III. Conclusion and impact in practice
In its guiding decision, the Federal Court of Justice harmonises the indeterminate legal concepts of shareholder-equivalent status within the meaning of section 39(1)(5) Insolvency Code with the requirements of banking supervision, while at the same time taking into account the usually increased interest of institutionalised lenders in securing loans in restructuring cases. At the same time, with the triple criteria and its final overall assessment the Federal Court of Justice creates a sufficiently solid legal framework for practice in order to be able to meet, in particular, the requirements of banking supervision law, in particular those laid down in Circular 09/2017 (BA) – Minimum requirements for risk management (MaRisk), in particular BTO 1.2.5 (treatment of problem loans). As a result, credit institutions should no longer realistically face the risk of their claims being placed under the subordination according to section 39(1)(5) Insolvency Code, provided that by way of corresponding contractual provisions they primarily pursue their loan-securing interest and compliance with bank supervision requirements in restructuring cases.

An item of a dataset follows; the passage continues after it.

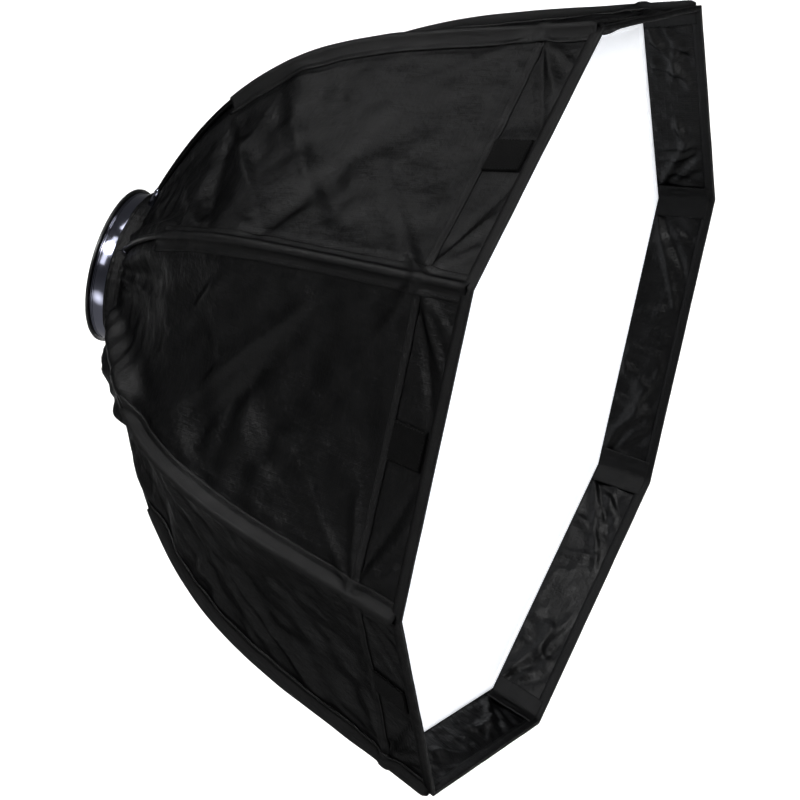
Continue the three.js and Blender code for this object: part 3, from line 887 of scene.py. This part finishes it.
def grid_patches():
    """Hook patch in the middle of each lip panel, sewn down round its edge."""
    lines = []
    low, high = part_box("grid_patch_1")
    rear_t, front_t = t_at_y(high[1] - 1 * MM), t_at_y(low[1])
    f = np.linspace(0, 1, 22)[:, None]
    x = np.linspace(-1, 1, 22)[None]
    t = rear_t + (front_t - rear_t) * f + 0 * x
    rho = layer(t)[0][..., 0]
    v = x * PATCH_HALF / (rho * math.sin(HALF))
    rim = np.maximum(np.abs(2 * f - 1), np.abs(x))
    lift = (1.9 - 1.3 * smooth(0.93, 1.0, rim)) * MM
    uvs = uv_grid(f * 33 * MM, x * PATCH_HALF)
    # The stitch row is the second ring of points from the edge, once round.
    ring = [(1, j) for j in range(1, 21)] + [(i, 20) for i in range(1, 21)]
    ring += [(20, j) for j in range(20, 0, -1)] + [(i, 1) for i in range(20, 0, -1)]
    rows, columns = zip(*ring)
    for k in range(SIDES):
        points, normals, _ = panel_points(k, t, v, lift)
        cloth_piece(f"hook_patch_{k + 1}", points, uvs, [HOOK], 1.0 * MM,
                    f"grid_patch_{k + 1}")
        ups = normals[rows, columns]
        lines.append((points[rows, columns] + ups * THREAD_LIFT, ups))
    stitches("patch_stitching", lines, spacing=2.6 * MM, length=1.7 * MM)


# ---- Diffusers ----


def diffuser_sheet(name, node, body, corner_r, y, bulge, seed):
    """Octagonal white sheet, slack in the middle, with pulls running in from its corners."""
    columns, rows = 40, 60
    f = np.linspace(0.02, 1, rows) ** 0.8
    sides = []
    source = np.random.default_rng(seed)
    for k in range(SIDES):
        v = np.arange(columns) / columns * 2 - 1
        r = corner_r * f[:, None]
        across = v[None] * r * math.sin(HALF)
        radial = r * math.cos(HALF) + 0 * across
        edge = (corner_r - r) * math.cos(HALF)
        out = bulge * (1 - f[:, None] ** 2)
        for side in (-1, 1):
            width = 0.012 + 0.05 * edge
            for shift in source.uniform(-0.03, 0.03, 2):
                line = side * r * math.sin(HALF) * (1 - shift * 4)
                fade = np.exp(-edge / 0.05) * smooth(0, 0.01, edge)
                out = out + 0.9 * MM * bump((across - line) / width) * fade
        out = out + 0.8 * MM * value_noise(across * 14 + k * 5, edge * 10, seed) * smooth(0, 0.02, edge)
        out = out + 0.45 * MM * np.exp(-edge / 0.012) * np.sin(across * 190 + k) * smooth(0, 0.004, edge)
        sides.append(place(radial, across, y - out, k * STEP))
    points = np.concatenate(sides, 1)
    middle = points[0].mean(0)
    vertices = np.concatenate([points.reshape(-1, 3), middle[None]])
    count = SIDES * columns
    faces = grid_faces(rows, count, wrap=True)
    faces += [(len(vertices) - 1, (j + 1) % count, j) for j in range(count)]
    obj = make_object(name, vertices, faces, WHITE, vertices[:, [0, 2]])
    recalculate(obj)
    solid = obj.modifiers.new("thickness", "SOLIDIFY")
    solid.thickness = 0.4 * MM
    solid.offset = 0
    attach(obj, body, node)
    width = 2 * corner_r * math.cos(HALF)


def diffuser_hem(name, body, corner_r, y):
    """Doubled white hem round a diffuser."""
    profile = ((0.2, -0.5), (0.0, 0.0), (0.3, 0.7), (4.0, 0.9), (8.0, 0.85), (8.4, 0.2))
    rows = [octagon_row(corner_r - inset * MM, y - out * MM, 40) for inset, out in profile]
    points = np.stack(rows, 0)
    uvs = uv_grid(np.linspace(0, 10 * MM, len(rows))[:, None], running_length(points[0])[None])
    cloth_piece(name, points, uvs, [WHITE], 0.4 * MM, wrap=True, body=body)


def diffusers():
    """The front sheet on its loop strip and the smaller inner sheet, each with its hem."""
    for which, less, back, bulge, seed in (("front", 0, 0.4, 3, 400), ("inner", 9, 0.8, 4, 410)):
        node, body = f"{which}_diffuser", f"{which}_sheet"
        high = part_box(node)[1]
        corner = high[0] / math.cos(HALF) - less * MM
        diffuser_sheet(f"{which}_diffusion_sheet", node, body, corner, high[1] - back * MM,
                       bulge * MM, seed)
        diffuser_hem(f"{which}_diffuser_hem", body, corner, high[1] - (back + 0.4) * MM)


# ---- Rods ----


def tube(name, path, radius, material, sides=16):
    """Round tube along points that lie in one plane with the Y axis."""
    tangent = np.gradient(path, axis=0)
    tangent /= np.linalg.norm(tangent, axis=1, keepdims=True)
    flat = np.cross(path[0], path[-1])
    flat /= np.linalg.norm(flat)
    second = np.cross(tangent, flat)
    angles = np.arange(sides) * 2 * math.pi / sides
    radius = np.broadcast_to(radius, len(path))[:, None, None]
    ring = flat * np.cos(angles)[None, :, None] + second[:, None] * np.sin(angles)[None, :, None]
    points = path[:, None] + ring * radius
    faces = grid_faces(len(path), sides, wrap=True)
    last = (len(path) - 1) * sides
    faces += [tuple(range(sides))[::-1], tuple(range(last, last + sides))]
    obj = make_object(name, points, faces, material)
    recalculate(obj)
    return obj


def rods():
    """Bowed rods, narrower at both tips, each with a metal ferrule where it enters the ring."""
    front_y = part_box("rod_1")[0][1]
    t = np.linspace(-0.012, t_at_y(front_y + 1 * MM, ROD_DEPTH), 90)
    radius = np.full(len(t), ROD_R)
    radius[0] *= 0.8
    radius[-1] *= 0.7
    ferrule_t = np.linspace(-0.008, 0.026, 16)
    ferrule_radius = np.array([2.9] * 10 + [3.0, 3.2, 3.2, 3.1, 2.9, 2.6]) * MM
    for k in range(SIDES):
        angle = HALF + k * STEP
        line, ferrule_line = layer(t, ROD_DEPTH)[0], layer(ferrule_t, ROD_DEPTH)[0]
        obj = tube(f"bowed_rod_{k + 1}", place(line[:, 0], 0, line[:, 1], angle), radius, ROD)
        attach(obj, "box", f"rod_{k + 1}")
        path = place(ferrule_line[:, 0], 0, ferrule_line[:, 1], angle)
        ferrule = tube(f"rod_ferrule_{k + 1}", path, ferrule_radius, POLISHED, 20)
        attach(ferrule, "box")


# ---- Speedring ----


def ring_piece(name, node, outline, material, radius, body="speedring"):
    """Turned ring that stands for a node."""
    attach(turned_object(name, outline, material, radius), body, node)


def plain_outline(node, inner):
    """Closed (r, y) outline of a plain ring, from an inner radius out to a node's box."""
    (_, front, _), (outer, rear, _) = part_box(node)
    return [(inner, rear), (inner, front), (outer, front), (outer, rear)]


def speedring():
    """The rings from the lamp's bore outwards."""
    (_, bottom, _), (liner_out, top, _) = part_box("grip_liner")
    (_, sleeve_front, _), (rim_out, rim_y, _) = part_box("mount_collar")
    (_, front, _), (outer, rear, _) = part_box("polished_band")
    liner_in = liner_out - 1.5 * MM
    groove_r, lip_r = liner_in + 0.5 * MM, liner_in + 0.3 * MM
    wall_in, wall_out = liner_out + 0.3 * MM, liner_out + 2.5 * MM
    rim_front = rim_y - 2.5 * MM
    ring_piece("lamp_collar", "mount_collar", [
        (lip_r, rim_y), (lip_r, rim_front), (wall_in, rim_front),
        (wall_in, sleeve_front), (wall_out, sleeve_front), (wall_out, rim_front),
        (rim_out, rim_front), (rim_out, rim_y)], BLACK_METAL, 0.8 * MM)
    ribs = []
    count = 10
    for i in range(count):
        y = top + (bottom - top) * (i + 0.25) / count
        ribs += [(liner_in, y), (liner_in, y - 1.6 * MM), (groove_r, y - 2.0 * MM),
                 (groove_r, y - 3.2 * MM)]
    outline = [(liner_out, top), (groove_r, top)] + ribs[:-1] + [(groove_r, bottom), (liner_out, bottom)]
    ring_piece("ribbed_grip_liner", "grip_liner", outline, RUBBER, 0.25 * MM)
    inner = wall_out + 0.3 * MM
    ring_piece("polished_ring_band", "polished_band", [
        (inner, rear), (inner, front), (outer - 0.6 * MM, front), (outer - 0.6 * MM, front + 1.4 * MM),
        (outer, front + 1.8 * MM), (outer, rear - 2.6 * MM), (outer - 0.9 * MM, rear - 2.2 * MM),
        (outer - 0.9 * MM, rear - 1.2 * MM), (outer - 0.1 * MM, rear - 0.9 * MM),
        (outer - 0.1 * MM, rear)], POLISHED, 0.3 * MM)
    ring_piece("swivel_slide_ring", "swivel_bearing", plain_outline("swivel_bearing", inner),
               PLASTIC, 0.3 * MM)
    ring_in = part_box("swivel_bearing")[1][0] + 0.3 * MM
    ring_piece("rod_holder_ring", "rod_ring", plain_outline("rod_ring", ring_in),
               BLACK_METAL, 0.8 * MM, body="box")
    ring_piece("retaining_circlip", "retaining_ring", plain_outline("retaining_ring", inner),
               BLACK_METAL, 0.4 * MM)


# ---- Clamp ----


def bevelled_node(node, name, width, material, body):
    """Copy of a node's own solid with its edges softened, standing for it."""
    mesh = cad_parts[node].data.copy()
    mesh.materials.clear()
    mesh.materials.append(material)
    mesh.shade_smooth()
    obj = add_object(name, mesh)
    weld = obj.modifiers.new("weld", "WELD")
    weld.merge_threshold = 0.01 * MM
    bevel = obj.modifiers.new("edges", "BEVEL")
    bevel.width = width
    bevel.segments = 3
    bevel.limit_method = "ANGLE"
    bevel.angle_limit = math.radians(40)
    attach(obj, body, node)


def clamp():
    """Fork, lever and pin of the clamp that closes the collar on the lamp."""
    bevelled_node("clamp_block", "clamp_fork", 0.45 * MM, BLACK_METAL, "speedring")
    bevelled_node("clamp_lever", "clamp_cam_lever", 0.5 * MM, BLACK_METAL, "lever")
    bevelled_node("lever_pin", "clamp_lever_pin", 0.3 * MM, POLISHED, "speedring")


# ---- Camera, light, floor ----


def camera():
    """Camera fitted to the photograph."""
    data = bpy.data.cameras.new("camera")
    data.lens = 189.6
    data.sensor_width = 36
    obj = add_object("camera", data)
    obj.location = (-3.014, -1.240, 0.713)
    obj.rotation_euler = [math.radians(a) for a in (76.333, -11.769, -68.985)]
    bpy.context.scene.camera = obj


def area_light(name, place_at, aim, size, power, spread=180):
    """Rectangular light that isn't seen by the camera, aimed at a point."""
    data = bpy.data.lights.new(name, "AREA")
    data.shape = "RECTANGLE"
    data.size, data.size_y = size
    data.energy = power
    data.spread = math.radians(spread)
    obj = add_object(name, data)
    obj.visible_camera = False
    obj.location = place_at
    direction = Vector(aim) - Vector(place_at)
    obj.rotation_euler = direction.to_track_quat("-Z", "Y").to_euler()
    return obj


def studio():
    """Pale surroundings, a pale floor with its own lights, and the object's lights."""
    scene = bpy.context.scene
    scene.view_settings.view_transform = "Standard"
    world = bpy.data.worlds.new("studio")
    world.use_nodes = True
    background = world.node_tree.nodes["Background"]
    background.inputs["Color"].default_value = (0.97, 0.98, 1.0, 1)
    background.inputs["Strength"].default_value = 0.12
    scene.world = world
    pale = Nodes("pale_floor", uv=False)
    pale.mix(pale.noise(3, 2), 0.93, 0.95)
    pale.set(Roughness=0.9)
    half = 60.0
    floor_z = cad_box[0][2] - 2.3
    corners = [(x * half, y * half, floor_z) for x, y in ((-1, -1), (1, -1), (1, 1), (-1, 1))]
    make_object("floor", corners, [(0, 1, 2, 3)], pale.material)
    # Two wide lights whiten the far floor, where the camera looks and where views from behind look.
    far = 18.5
    for name, ahead in (("background", Vector((0.95, 0.31, 0))),
                        ("front_background", Vector((0.45, -0.89, 0)))):
        above = ahead * far + Vector((0, 0, floor_z + 5))
        back = area_light(name, above, above - Vector((0, 0, 1)), (27, 12), 1500, 50)
        back.rotation_euler = (0, 0, math.atan2(ahead.y, ahead.x))
    area_light("overhead", (-0.9, 0.3, 2.8), (0.0, -0.1, 0), (1.0, 1.0), 23)
    area_light("rear_top", (0.2, 3.0, 2.2), (0, 0, 0.1), (0.9, 0.7), 26)
    area_light("front", (-0.5, -3.0, 2.8), (0, -0.3, 0), (1.6, 1.6), 90)
    # Raking lights on the folds round the ring, and two cards that only the gloss shows.
    ring = Vector((0, -0.01, 0))
    for name, way, power in (("rake_upper", (-2.3, 1.1, 1.5), 2.4),
                             ("rake_lower", (-1.5, 0.9, -1.6), 0.25)):
        area_light(name, ring + Vector(way), ring, (1.0, 0.9), power, 24)
    for name, way, size, power in (("ring_upper", (-2.3, 1.1, 1.3), (0.4, 2.2), 16),
                                   ("ring_lower", (-1.5, 0.9, -1.6), (0.3, 0.8), 4)):
        card = area_light(name, ring + Vector(way), ring, size, power)
        card.visible_diffuse = False


camera()
side_panels()
rod_sleeves()
lip_seams()
lip_facing()
corner_pockets()
edge_binding()
loop_strip()
neck_hem()
grid_patches()
diffusers()
rods()
speedring()
clamp()
studio()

In addition, the rule of section 135(2) Insolvency Code, which is crucial to the dispute in the present case, is of considerable importance in the context of actions against banks contesting insolvency. If shareholder collateral is released in the event of a contestable loan repayment, not only third-party notice should be required on one’s own initiative because of a possible revival of such collateral. On the contrary, third-party notices pursuant to section 426(1) Civil Code and section 426(2)(1) Civil Code in conjunction with section 135(2) and 143(3) Insolvency Code often appear to be called for, based on the insolvency administrator’s own right and based on the right transferred to the insolvency administrator.